◆ **What is being asked**
Repeat the whole of the data, keeping every detail the same.

◆ **Source excerpt**
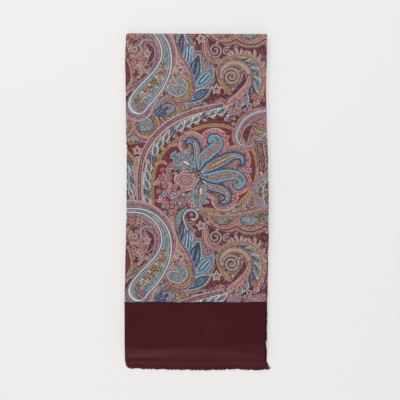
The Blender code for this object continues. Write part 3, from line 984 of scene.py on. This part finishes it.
def gold_teardrop(art):
    """The gold teardrop low on the right: a curled head with leaf scales wrapped about it."""
    ribbon(art, CURLED[6:], "12.0 wine, 11.0 dusty, 9.6 wine, 8.6 rose, 7.0 wine, 6.0 mauve")
    whole = curve(CURLED + table("118 8, 108 12"), 2.2)
    art.paint(whole, "wine")
    art.banded("106.5 45 13.0, 106.5 38 12.6, 105.5 30 8.4, 104 23 1.0", "0 olive")
    for i, (x, y, along) in enumerate(points_along(curve(RIB[2:], 2.0), 7.4)):
        side = along + QUARTER
        heading = math.degrees(along) + 30 + 4 * i
        kind = ("white_teal", "slate", "white_grey", "white_grey")[i % 4]
        art.leaf(x + 2.6 * math.cos(side), y + 2.6 * math.sin(side), 17.0, 8.4, heading, kind, -34)
    for i, (x, y, along) in enumerate(points_along(curve(CURLED[5:], 2.0), 4.6)):
        if i % 2:
            art.leaf(x, y, 6.4, 3.0, math.degrees(along) + 40, ("grey", "pink", "rose")[i % 3], 20)
    ribbon(art, CURLED, "4.8 wine, 3.8 peach, 2.4 brown, 1.8 ochre")
    art.beads(CURLED, 2.0, 2.2, 0.6, "brown")
    ribbon(art, RIB, "8.0 wine, 7.0 mauve, 5.4 brown, 4.8 ochre, 3.2 wine, 2.4 dusty, 0.7 wine")
    art.wound(106.4, 38.8, 8.8, 160, "3.6 wine, 2.2 dusty, 0.7 mauve", -1.9)
    flower_bed(art, swept("114 45 3.0, 115 38 3.4, 111.5 31 3.4, "
        "106 26 2.2"), "ochre olive cream", 3.2, 1.6, 2)
    art.banded("119 41 0.8, 118.6 34 2.4, 113.6 27.4 2.4, 107.4 21.6 1.0", "-0.6 mauve, 0 ground")
    tail = table("124.5 40 1.0, 122.6 31 2.4, 115.6 22 3.2, 108 15 3.2, 100 10 2.2")
    art.banded(tail, "-1.0 wine, -0.3 dusty, 0.5 peach")
    art.beads(tail, 2.0, 3.0, 0.8, "crimson")
    for x, y, turn, length in table(
        "112 60 84 12, 109 60 112 8, 115.5 60.5 58 8, 106 60 140 6, 119 60.5 40 7, 129 57.5 66 11, "
        "125.5 59 96 8, 132.5 55 44 9, 137 48 52 8"
    ):
        art.leaf(x, y, length, 5.0, turn, "flame", 30)
        art.leaf(x, y, length * 0.7, 1.8, turn, "grey", 30)
    spray(art, "112 13, 119 17, 124 10, 114 7, 129 19, 106 6, 121 24", 3.6, "pink peach grey", 6)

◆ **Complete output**
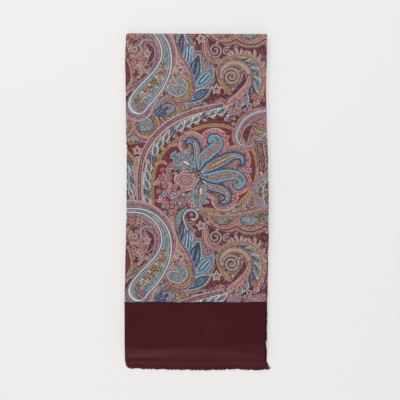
The Blender code for this object continues. Write part 3, from line 984 of scene.py on. This part finishes it.
def gold_teardrop(art):
    """The gold teardrop low on the right: a curled head with leaf scales wrapped about it."""
    ribbon(art, CURLED[6:], "12.0 wine, 11.0 dusty, 9.6 wine, 8.6 rose, 7.0 wine, 6.0 mauve")
    whole = curve(CURLED + table("118 8, 108 12"), 2.2)
    art.paint(whole, "wine")
    art.banded("106.5 45 13.0, 106.5 38 12.6, 105.5 30 8.4, 104 23 1.0", "0 olive")
    for i, (x, y, along) in enumerate(points_along(curve(RIB[2:], 2.0), 7.4)):
        side = along + QUARTER
        heading = math.degrees(along) + 30 + 4 * i
        kind = ("white_teal", "slate", "white_grey", "white_grey")[i % 4]
        art.leaf(x + 2.6 * math.cos(side), y + 2.6 * math.sin(side), 17.0, 8.4, heading, kind, -34)
    for i, (x, y, along) in enumerate(points_along(curve(CURLED[5:], 2.0), 4.6)):
        if i % 2:
            art.leaf(x, y, 6.4, 3.0, math.degrees(along) + 40, ("grey", "pink", "rose")[i % 3], 20)
    ribbon(art, CURLED, "4.8 wine, 3.8 peach, 2.4 brown, 1.8 ochre")
    art.beads(CURLED, 2.0, 2.2, 0.6, "brown")
    ribbon(art, RIB, "8.0 wine, 7.0 mauve, 5.4 brown, 4.8 ochre, 3.2 wine, 2.4 dusty, 0.7 wine")
    art.wound(106.4, 38.8, 8.8, 160, "3.6 wine, 2.2 dusty, 0.7 mauve", -1.9)
    flower_bed(art, swept("114 45 3.0, 115 38 3.4, 111.5 31 3.4, "
        "106 26 2.2"), "ochre olive cream", 3.2, 1.6, 2)
    art.banded("119 41 0.8, 118.6 34 2.4, 113.6 27.4 2.4, 107.4 21.6 1.0", "-0.6 mauve, 0 ground")
    tail = table("124.5 40 1.0, 122.6 31 2.4, 115.6 22 3.2, 108 15 3.2, 100 10 2.2")
    art.banded(tail, "-1.0 wine, -0.3 dusty, 0.5 peach")
    art.beads(tail, 2.0, 3.0, 0.8, "crimson")
    for x, y, turn, length in table(
        "112 60 84 12, 109 60 112 8, 115.5 60.5 58 8, 106 60 140 6, 119 60.5 40 7, 129 57.5 66 11, "
        "125.5 59 96 8, 132.5 55 44 9, 137 48 52 8"
    ):
        art.leaf(x, y, length, 5.0, turn, "flame", 30)
        art.leaf(x, y, length * 0.7, 1.8, turn, "grey", 30)
    spray(art, "112 13, 119 17, 124 10, 114 7, 129 19, 106 6, 121 24", 3.6, "pink peach grey", 6)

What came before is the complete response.